Ryan Anderson, the NBA’s reigning Most Improved Player, was on the market as a restricted free agent. At just 24 years old, Anderson’s youth, rebounding and three-point shooting made him a highly sought after commodity.
This is why it must have come to the Magic as no surprise that he received and signed an offer sheet with the New Orleans Hornets for four years and $36 million. Despite being the second-best player on Orlando’s roster by a decent stretch, the front office made another puzzling decision by declining to match his offer sheet.
Instead, Anderson was signed-and-traded to the New Orleans Hornets in exchange for productive backup center Gustavo Ayon.
While this was initially decreed a move to free up cap space towards rebuilding, Orlando lost out on a young, productive player that could have been at the forefront of restarting the floundering franchise.
Nelson's $25 million contract sends Orlando in the wrong direction.
Letting Ryan Anderson go was a financial decision that, albeit unpopular, made at least a modicum of sense…up until Orlando used the money that it saved on Ryan Anderson to offer Jameer Nelson a similar deal.
Nelson, who could generously be considered the 25th best point guard in the league, is being paid $25.2 million for the next three seasons. At 30 years old and coasting into obscurity, Nelson (and his bloated contract) left many wondering what direction the franchise was truly headed.
Giving big money to an aging, lower-end point guard instead of to a young, productive big was the biggest boneheaded move made thus far during the Magic’s reboot project. That is, until…
the Dwightmare is finally over.
That was the headline on ESPN’s front page, and it effectively brought the Dwight Howard saga to a close.
With offers of Brook Lopez and MarShon Brooks from Brooklyn, a myriad of draft picks and prospects from Houston and numerous trade scenarios involving the Lakers twin towers, there was plenty of intrigue regarding who would replace Howard.
The answer? Arron Afflalo, Al Harrington, Josh McRoberts, Moe Harkless, Nikola Vucevic and Christian Eyenga. The end result was a four-team trade that involved the Lakers getting Howard, Chris Duhon and Earl Clark, Philadelphia landing Bynum and Jason Richardson and Andre Iguodala putting on a Nuggets jersey.

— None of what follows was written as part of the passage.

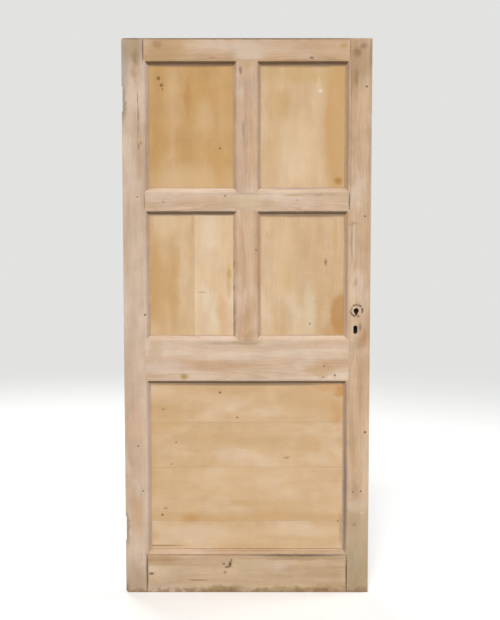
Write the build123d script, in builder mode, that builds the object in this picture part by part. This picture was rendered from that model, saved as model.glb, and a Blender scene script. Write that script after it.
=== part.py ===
from build123d import *
from dataclasses import dataclass
from math import cos, radians, sin
import os

# A stripped pine door leaf: two stiles, four rails and two muntins, moulded on the solid,
# mortised, tenoned and wedged round five flat panels, with a mortice lock in the lock stile.
# X runs from the hinge edge to the lock edge, Y through the thickness, Z up, in millimetres.
# The origin is the middle of the bottom edge, and the face that is seen looks along -Y.

# Leaf
leaf_width = 890.0
leaf_height = 2010.0
leaf_thickness = 38.0
arris = 1.5                      # rounding of the leaf's outer edges
worn_corners = {"hinge_bottom": 13.0, "hinge_top": 8.0, "lock_bottom": 5.0, "lock_top": 3.0}

# Flat faces of the framing, between the mouldings
stile_face = 76.0
top_rail_face = 75.0
cross_rail_face = 59.0
lock_rail_face = 135.0
bottom_rail_face = 142.0
muntin_face = 60.0
cross_rail_low = 1405.0          # low edge of the face above the bottom of the leaf
lock_rail_low = 798.0
shoulder_ease = 0.8              # worn edge where a shoulder meets the next timber

# Lamb's tongue moulding, stuck on the framing along every panel
moulding_width = 19.0
quirk_depth = 1.5                # step down from the flat face
nose_radius = 4.0
nose_turn = 53.0                 # degrees through which the nose turns downhill
foot_step = 1.5                  # the moulding's foot above the panel

# Panels and their grooves
panel_thickness = 12.0
groove_depth = 10.0
panel_gap = 2.0                  # left at the bottom of the groove for the panel to swell
board_ease = 0.8
middle_board_joint = 256.0       # from the hinge edge
lower_board_joints = (266.0, 465.0, 632.0)

# Joints of the framing
tenon_thickness = 12.0
haunch_depth = 10.0
wedge_length = 50.0
wedge_butt = 5.0
wedge_tip = 1.0
stub_length = 25.0               # muntin tenons
stub_width = 40.0
tenon_margin = 3.0               # from a tenon to the edge of its rail's face
top_haunch = 25.0
bottom_haunch = 48.0
lock_tenon_height = 45.0         # each of the lock rail's pair
lock_tenon_margin = 8.0
bottom_tenon_margin = 10.0

# Hinge recesses in the hinge edge, open to the front face
hinge_height = 90.0
hinge_width = 28.0
hinge_depth = 3.0
upper_hinge_drop = 167.0         # from the top of the leaf to the top of the recess
lower_hinge_rise = 196.0         # from the bottom of the leaf to the bottom of the recess
hinge_screw_radius = 2.0
hinge_screw_depth = 25.0
hinge_screw_spacing = 32.0
hinge_screw_inset = 15.0         # from the front face
hinge_screw_count = 3

# Drying split in the bottom rail's front, along the quirk under the lower panel
split_start = 10.0
split_end = 345.0
split_width = 1.6
split_depth = 7.0

# Holes bored through the lock stile for the handle's spindle and the key
spindle_backset = 50.5
spindle_height = 1042.0
spindle_hole_radius = 9.3
spindle_hole_tail = 13.5         # the worn lower end of the hole, below the spindle
spindle_hole_tail_radius = 3.5
key_backset = 53.0
key_height = 981.0               # axis of the key
keyhole_width = 15.0
keyhole_length = 31.0

# Mortice lock
case_depth = 70.0                # behind the forend
case_thickness = 14.0
case_wall = 1.6
case_above_spindle = 36.0
case_below_key = 30.0
cap_thickness = 1.6
mortise_clearance = 0.2
slide_clearance = 0.3
forend_width = 22.0
forend_height = 160.0
forend_thickness = 3.0
forend_screw_spacing = 140.0
screw_clearance = 0.1
bolt_side_clearance = 0.6        # latch and dead bolt to the case's floor and the cap

# Follower and latch
hub_radius = 9.5
journal_radius = 7.5
journal_clearance = 0.05
spindle_square = 8.2
horn_length = 21.0
horn_width = 6.0
latch_rise = 20.0                # middle of the latch above the spindle
latch_height = 22.0
latch_reach = 11.0               # how far the latch comes out of the edge, and so its travel
drawn_turn = 30.0                # of the follower, where it holds the latch drawn in
latch_inside = 12.0              # length of the head behind the edge
latch_bevel_flat = 2.0
stem_radius = 3.0
tail_drop = 7.0                  # the tail's hook, below the middle of the latch
tail_rise = 7.0
tail_web = 4.8
hook_length = 6.0
tail_block = 4.0                 # solid part of the tail, between its notch and the guide
slam_slack = 1.0                 # room past the horn when the latch is pushed in by itself
guide_thickness = 3.0
spring_wire = 1.0
spring_turns = 3
spring_side_clearance = 0.5      # to the case's floor and the cap
spring_end_gap = 0.2

# Dead bolt
bolt_rise = 12.0                 # low edge above the key's axis
bolt_height = 20.0
bolt_throw = 13.0
bolt_head_length = 26.0
bolt_tail_thickness = 4.0
bolt_tail_gap = 1.4              # to the back wall of the case when drawn in
stump_radius = 2.7
stump_backset = 36.0
stump_rise = 13.3                # above the dead bolt's low edge
talon_width = 12.0
talon_depth = 5.0
key_stem_radius = 4.0
key_bit_width = 4.6
key_bit_reach = 15.0
bow_spring_thickness = 0.8
bow_spring_width = 8.0
bow_spring_rise = 7.5
bow_spring_ends = (29.0, 67.0)   # backsets of the bow spring's two ends
post_radius = 2.2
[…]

With options on the table that allowed them to take back the second-best center in the game, Andrew Bynum, or promising talents Lopez and Brooks, Orlando instead chose to take a group of complementary players, only one of which is fit for a starting role. Granted, they also received a handful of draft picks, but the other three teams involved all got better, which should land them in the mid-to-late first round.
Rob Hennigan was quoted as saying (via CBS Sports), "A primary goal for our basketball team is to achieve sustainability while maintaining a long-term vision. We feel this deal puts us in a position to begin building in that direction." This quote is sure to be a dagger in the hearts of Magic fans, as the Magic's offseason moves lend little credibility to his statement.
They overpaid to re-sign Jameer Nelson, failed to unload Hedo Turkoglu’s onerous contract, took back big, long term deals for Arron Afflalo and Al Harrington and failed to attain a player even close to All-Star-caliber.
The team that gave up the best player in the trade failed to come away with one of the deal’s top three players and landed Rob Hennigan in Otis Smith territory mere months into his Orlando tenure. Sadly, the franchise continues to live up to its nickname of the Orlando Tragic, as it continues to break hearts throughout central Florida.
Although Dwight Howard’s departure was imminent, the Magic’s cellar-dwelling future seems just as certain.